Mexico's mismanaged education system
The quality of Mexico’s primary education has been ranked 116 out of 140 countries by the World Economic Forum – one of the worst in the world. Furthermore, less than 25% of adult Mexicans have received a high school education.
Poor management and oversight at the school level is widely recognised to be a root cause of the problem, along with poor teacher quality. More than half of Mexican teachers either failed completely the latest national teacher evaluation or were deemed to require further training. A large number failed to turn up for the assessment. The problem is particularly acute in rural public primary and secondary schools, where current teaching practices emphasise rote learning over critical thinking, the drop-out rate is high, and high levels of teacher absenteeism belies a lack of oversight on the part of the schools’ top administrators.
Traditionally, teaching posts have been seen as jobs for life, and are regularly inherited or even sold rather than allocated on merit. There has been a lack of emphasis on monitoring and few incentives for teacher development and achievement. Attempts in recent years by the government to reform the system have been thwarted by a violent and disruptive militant element of the teaching unions who have strived to maintain the status quo to ensure job security.
Quality through better leadership
LISTO, a school leadership programme, run by US-headquartered Worldfund, is a direct response to the inefficiency and low levels of learning that continue to plague Mexico’s public school system. Through a combination of leadership workshops and coaching over a period long enough for new practices to become embedded, it gives public school principals the skills and tools required to become effective school leaders, and the vision and confidence to transform their own school cultures. LISTO is a three-year intensive course of study. Principals take part in a five-day summer induction course, followed by a series of two-day workshops that provide training in school management, strategic planning and transformative leadership. The third and final stage of the programme provides Principals with one-to-one and group coaching on how to apply their new skills to their own school situation. An online platform enables ongoing contact with coaches and facilitates networking and peer support among LISTO participants.

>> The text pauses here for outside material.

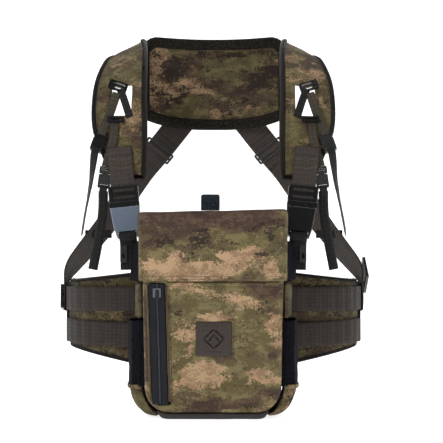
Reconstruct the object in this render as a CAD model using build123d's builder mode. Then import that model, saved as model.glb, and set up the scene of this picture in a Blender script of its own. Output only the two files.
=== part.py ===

Early signs of improvement
Since LISTO was launched in 2009, Worldfund has brought the programme to 1,562 principals in ten states: Guerrero, Veracruz, Nuevo Leon, Chiapas, Hidalgo, Puebla, Tlaxcala, Jalisco, Estado de Mexico and San Luis Potosí. These 1,562 principals are effecting change that impacts over 1.3 million students annually. The real long-term impact on education outcomes for children will take many years to emerge. However, an independent evaluation of its interim outcomes show improvements in principal and teacher satisfaction, reduced drop-out rates, improved performance in national exams, and increased parental participation.
The Maitri Trust provided Worldfund with two-year seed-funding for LISTO and has funded the programme ever since. Over the course of our partnership, Worldfund has scaled this programme from serving 250 principals annually in 2012, to serving 650 new principals annually in 2016.